CEA has emerged in recent years to better define the high-tech approach to sustainably producing more plants indoors, to combat climate change and the growing shortage of green space. Much research has occurred around CEA to define the optimum condition required and the most efficient and cost-effective ways to implement CEA. Developing technologies are further enabling CEA to become even more sustainable and profitable.

CEA is essentially a branch of indoor farming and can be used to produce anything from fruits and vegetables like strawberries and peppers to bedding plants and flowers. Such crops are cultivated in a CEA by monitoring and controlling all variables associated with plant growth. This includes light exposure, temperature and humidity, CO2 levels and airflow.
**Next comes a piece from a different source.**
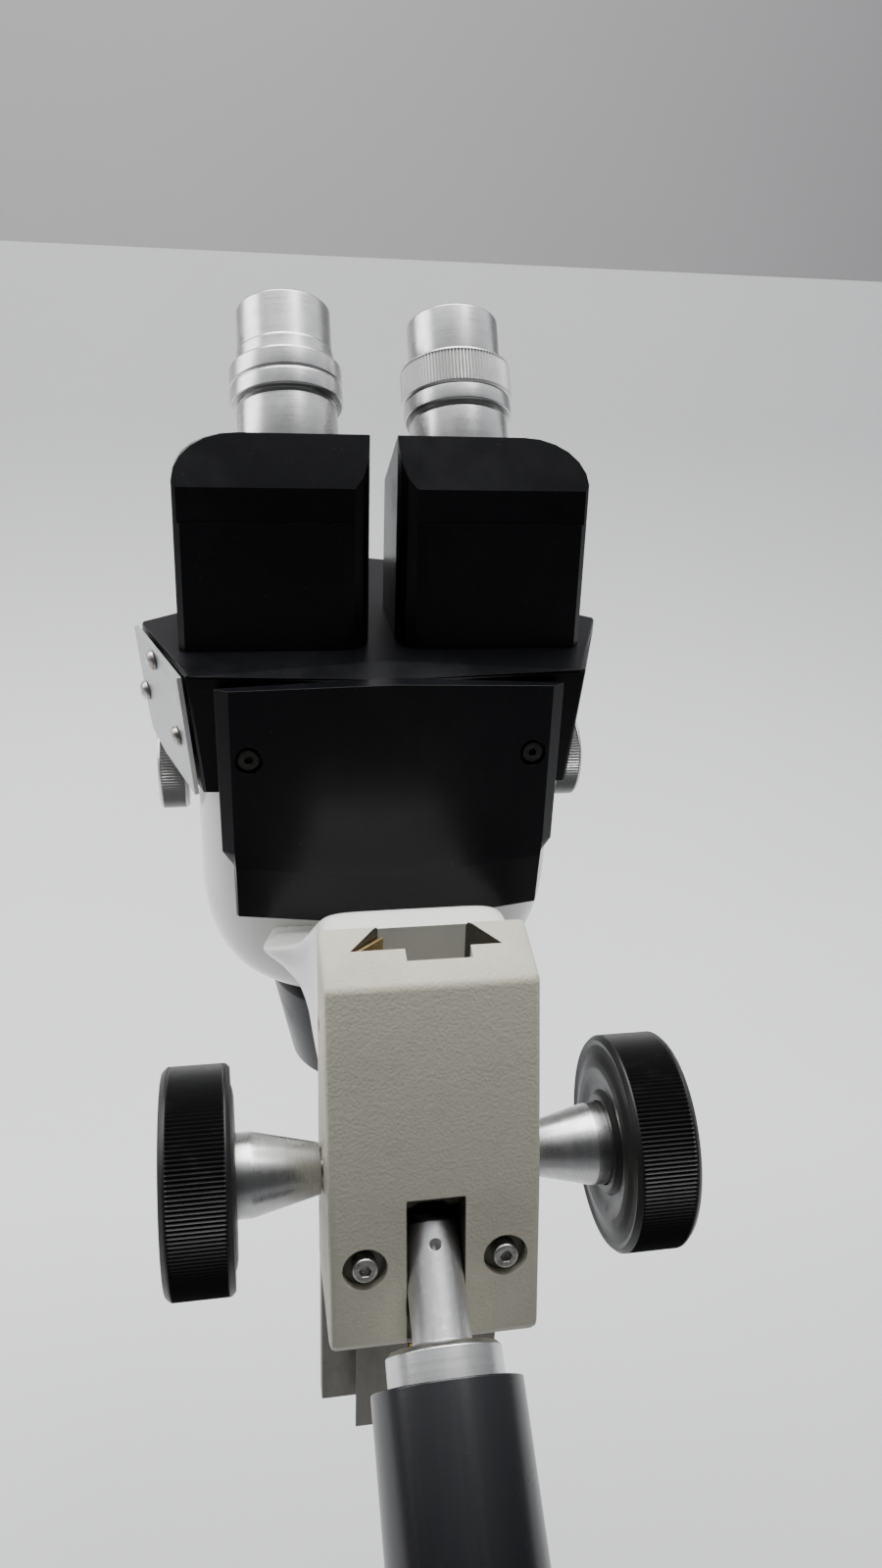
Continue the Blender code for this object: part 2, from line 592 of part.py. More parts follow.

Hydroponics, aeroponics, aquaponics, and soil cultivation are common cultivation methods within CEA. These methods are typically implemented within a greenhouse, or vertical farm format.

Benefits of CEA:

• Plants can be better protected from wildlife, pests, and disease. Meaning that growers can obtain higher productivity levels and higher-quality produce.
• Due to reduced risks from wildlife and insects, there is no need for excessive use of pesticides. Which is better for both the environment and crops.
• Within an indoor CEA, sensors can be utilised to monitor factors such as water levels. This increases control and makes optimum conditions easier to maintain. Other tools such as cameras, thermal imaging, hydrometers, and thermometers, can also be used to measure conditions. All data can be collected and adjusted using smartphone apps, enabling real-time and remote monitoring.
• With the increased levels of control and accuracy in monitoring, resources such as energy and water can be effectively applied with less wastage. This helps minimise running costs.
• Growing indoors means that farmers are not dependent on seasons, making all-year-round production possible.
• Indoor growing also means farmers are not dependent on climate. In previous years certain crops have only been able to be grown in certain climates. Modern technologies and CEA mean this is no longer the case, different climate conditions can be recreated indoors. Plus, with the dangers of climate change, loss of crops to severe weather and extreme temperatures is eliminated. Less crop loss equates to less loss of profits for farmers.
• CEA within urban areas reduces the distance from farm to plate. Distribution time and costs can be reduced. Providing customers with fresher produce, whilst leaving a smaller carbon footprint from transportation costs.
• Cultivating plants in urban areas can create local job opportunities, helping to boost local economies, as well as consumption.

Challenges of CEA: Cost

• Initial set-up costs involved from equipment like sensors, hydroponic systems, lighting, and measurement tools can be more expensive than conventional open field cultivation equipment costs.
• Labour costs for construction of CEA greenhouses or vertical farms can be high. Additionally, staff working in the CEA must be trained to work and monitor the technologies and systems involved. This again can incur its own fees.
• Ongoing running costs such as electricity. These can be one of the highest running costs, as lighting is a key factor to plant growth and particularly vital when indoors without natural sunlight. To provide sufficient lights for most plant types, artificial lights are needed to be operational for an average of 16 hours daily.

LEDs (Light Emitting Diodes) in CEA:

The high running costs associated with CEA electricity bills have motivated the development of improved more cost-effective technologies. This is where LED technologies come in. High-Pressure sodium lamps (HPS) have been a popular solution in horticultural lighting for years. But now, HPS is being superseded by LEDs. The innovation of new LED grow lights provides a great lighting solution for CEA, to maximize plant growth whilst minimising ongoing electricity bills.

LED grow lights provide key wavelengths to target plants, exactly when and where it is needed. Custom light spectrum can be implemented to optimally benefit different plants at certain stages of growth. LEDs can mimic, replace, extend, or supplement natural sunlight, so year-round production can be a reality. Additionally, LED solutions enable increased control, longer lifetimes, and increased efficiency. Energy savings of up to 80% can be achieved by implementing LED systems, as opposed to traditional light sources like HPS. LED grow lights enhance plant quality and growth rates, whilst minimising ongoing running costs.